Hailing from Sweden, Omrade are a duo that have this interesting of a spacey trip-hop adventure between the Avant-Garde sounds of Ambient, Electronica, Post-Rock, Industrial music in which it has this captivating combination, but with an ominous and haunting atmosphere which is evidential on their debut album, Edari released on the My Kingdom Music label this year.

When I was listening to their debut album, I can hear the sounds of Ulver, Manes, and Gazpacho. And also it reminded me of something that they could have used as if they had done it as a score of David Lynch’s Twin Peaks. It was almost as if they music have added the bits and pieces of the puzzle on what is to come on the characters plot twist as if the series had continued on with more of the who, what, when, and why.

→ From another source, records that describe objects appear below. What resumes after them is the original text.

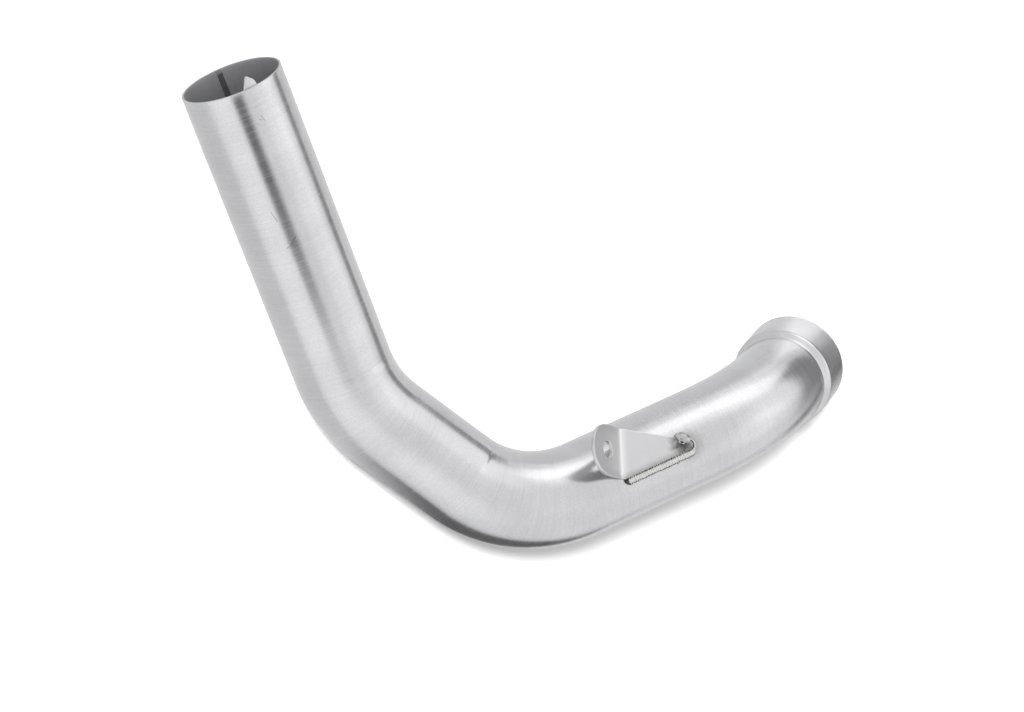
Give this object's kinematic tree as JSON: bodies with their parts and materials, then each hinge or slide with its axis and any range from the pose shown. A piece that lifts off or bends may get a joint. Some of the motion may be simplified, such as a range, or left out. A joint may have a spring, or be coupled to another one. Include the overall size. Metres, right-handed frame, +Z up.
{
  "type": "motorcycle decat pipe",
  "caption": "Bent stainless exhaust link pipe that replaces a motorcycle's catalytic converter: plain inlet with a small locating tab, expanded outlet socket and a welded hanger bracket",
  "frame": {"origin": "on the floor that the pipe rests on, under the middle of its box", "axes": "+X from the inlet towards the outlet socket, +Z up, bracket on top; the inlet points to -X and +Y, the socket to +X, +Y and downwards"},
  "size_m": [0.4306, 0.183, 0.0814],
  "materials": {
    "tube_steel": "stainless tube, brushed round its length",
    "bracket_steel": "satin stainless sheet",
    "weld_metal": "weld bead, brushed clean"
  },
  "bodies": {
    "root": {"pipe": "tube_steel", "hanger_bracket": "bracket_steel", "side_weld": "weld_metal", "tip_weld": "weld_metal", "locating_tab": "bracket_steel", "tab_weld": "weld_metal"}
  },
  "joints": []
}
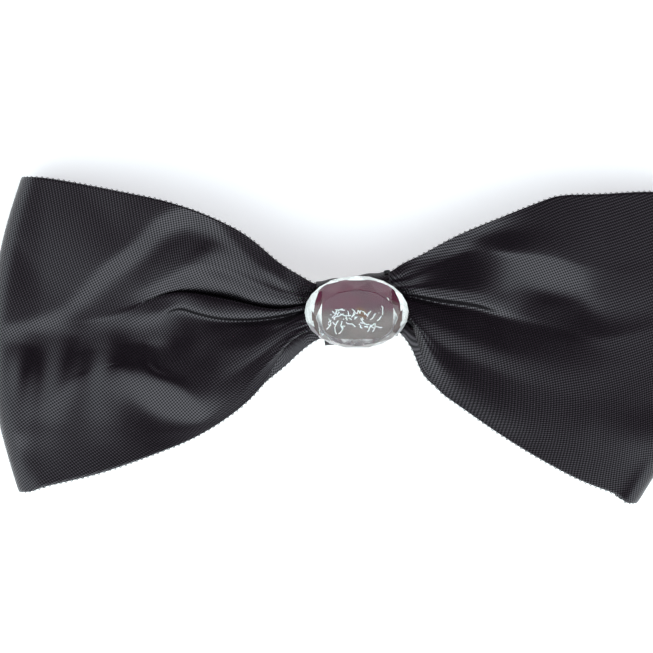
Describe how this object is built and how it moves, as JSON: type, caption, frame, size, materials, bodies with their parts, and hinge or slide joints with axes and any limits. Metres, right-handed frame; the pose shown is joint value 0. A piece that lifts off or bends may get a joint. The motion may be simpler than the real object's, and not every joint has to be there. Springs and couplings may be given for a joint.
{
  "type": "bow tie",
  "caption": "Clip-on satin bow tie: a folded ribbon bow gathered under a wrapped centre band, with a faceted oval stone on the front and a sprung jaw clip on the back.",
  "frame": {"origin": "centre of the bow's footprint, at the height of the table it lies on, on its back", "axes": "+X along the bow to its right wing as seen from the front, +Y to the bow's upper edge, +Z out of its front"},
  "size_m": [0.1288, 0.0568, 0.0212],
  "materials": {
    "bow_satin": "woven polyester satin with a low sheen",
    "band_satin": "narrow woven polyester satin",
    "thread": "spun polyester sewing thread",
    "hot_melt": "set hot-melt glue, glossy",
    "clear_acrylic": "clear moulded acrylic, polished facets",
    "nickel_steel": "nickel-plated pressed steel",
    "pin_steel": "plated steel pin",
    "spring_wire": "bright spring wire"
  },
  "bodies": {
    "bow": {"bow_ribbon": "bow_satin", "gather_thread": "thread", "centre_band": "band_satin", "band_glue": "hot_melt", "gem_glue": "hot_melt", "gem": "clear_acrylic", "clip_base": "nickel_steel", "clip_pin": "pin_steel", "clip_spring": "spring_wire", "clip_glue": "hot_melt"},
    "jaw": {"clip_lever": "nickel_steel"}
  },
  "joints": [
    {"name": "clip_jaw", "type": "hinge", "parent": "bow", "child": "jaw", "pos_m": [0.00991, 0.00692, 0.0049], "axis": [0.1392, -0.9903, 0], "range_deg": [0, 25], "stiffness_Nm_per_rad": 0.15, "springref_deg": -28.65, "deforming": ["clip_spring"]}
  ]
}
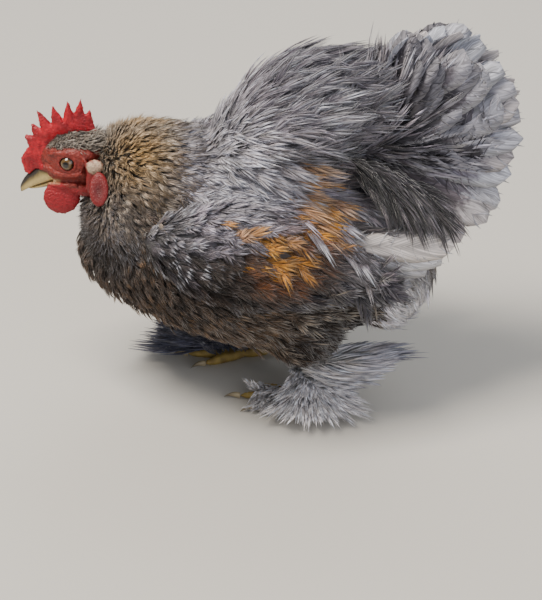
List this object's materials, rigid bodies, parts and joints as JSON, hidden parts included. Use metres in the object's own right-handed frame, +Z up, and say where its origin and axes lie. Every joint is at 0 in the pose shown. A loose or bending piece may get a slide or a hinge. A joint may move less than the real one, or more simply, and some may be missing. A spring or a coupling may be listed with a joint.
{
  "type": "chicken",
  "caption": "Still life-size feather-footed bantam cockerel standing with its head drawn in and its full round tail raised.",
  "frame": {"origin": "on the floor, under the middle of the bird's bounding box", "axes": "+X towards the beak, +Y towards the bird's left, +Z up"},
  "size_m": [0.2826, 0.1702, 0.2337],
  "materials": {
    "hackle_feathers": "soft matt feathers",
    "breast_feathers": "soft matt feathers",
    "wing_feathers": "soft matt feathers",
    "saddle_feathers": "soft matt feathers",
    "tail_feathers": "soft matt feathers",
    "fluff_feathers": "soft matt feathers",
    "red_skin": "satin bare skin",
    "earlobe_skin": "satin bare skin",
    "bill_horn": "satin horn",
    "claw_horn": "satin horn",
    "toe_scales": "satin scales",
    "eyeball": "wet gloss"
  },
  "bodies": {
    "root": {"eye_left": "eyeball", "wattle_left": "red_skin", "earlobe_left": "earlobe_skin", "wing_left": "wing_feathers", "flights_left": "wing_feathers", "thigh_left": "fluff_feathers", "shank_left": "fluff_feathers", "foot_left": "toe_scales", "foot_feathers_left": "fluff_feathers", "hock_feathers_left": "fluff_feathers", "claw_inner_left": "claw_horn", "claw_middle_left": "claw_horn", "claw_outer_left": "claw_horn", "claw_hind_left": "claw_horn", "eye_right": "eyeball", "wattle_right": "red_skin", "earlobe_right": "earlobe_skin", "wing_right": "wing_feathers", "flights_right": "wing_feathers", "thigh_right": "fluff_feathers", "shank_right": "fluff_feathers", "foot_right": "toe_scales", "foot_feathers_right": "fluff_feathers", "hock_feathers_right": "fluff_feathers", "claw_inner_right": "claw_horn", "claw_middle_right": "claw_horn", "claw_outer_right": "claw_horn", "claw_hind_right": "claw_horn", "comb": "red_skin", "bill_upper": "bill_horn", "bill_lower": "bill_horn", "head": "red_skin", "neck": "hackle_feathers", "trunk": "breast_feathers", "saddle": "saddle_feathers", "fluff": "fluff_feathers", "tail": "tail_feathers"}
  },
  "joints": []
}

It has the sounds of the futuristic atmosphere and also, dystopian at the same time of what the cities have now become a disturbing scenery and Omrade’s music sets it of where the characters go into. There are moments where its powerful, calming, softer, and eruptive at the same time and not to mention the spoken word elements thrown in.

But, there are four highlights on the album that is worth taken note of. On Satellite and Narrow, which features Asphodel on the vocals, begins with a minor-like piano chords followed by which almost features the sounds of Tuvan throat singing as Asphodel comes in with her vocals that just sends shivers down my spine on the double-tracking vocals as the electronic trip-hop industrial metal sounds come in that knocks the door down with a powerful punch, makes it hypnotic.

Meanwhile, Åben Dør is a strange and twisted track that you can imagine being inside of the mental asylum and hearing the sounds of the patients whimpering, screaming, and screeching out in pain. It’s almost as if Omrade were paying tribute by working with The Residents as if they were going into the Trip Hop section.

The opening track Mótsögn starts off with a calming ambient vocalization and ominous introduction. It has calming vocals, blaring trumpet solos and later, a laid-back sax with a jazzy feel, Omrade gives the listener go into the darker side with a moody and an intentional mood to see where they would take the listener into next.

Ottaa Sen in which it closes the album it is perhaps a brilliance of an ascending finale. Synths setting the introduction for a futuristic atmosphere a-la Blade Runner style with a Vangelis touch to it for an introduction. Then it climbs up to the snarling vocals and the electronic Industrial sounds filled with death metal and heading off into the middle-eastern midsection and clean vocals to close the composition to see where the road will go to next.

Edari is not an easy album to listen to from start to finish, but what they duo has done, is they really got something up their sleeves to go into those worlds and they nailed it perfectly to a “T”. It is an interesting combination between Industrial, Avant-Garde, Electronic, and Trip Hop rolled into one and what Omrade have accomplished very well into the sounds of their first album.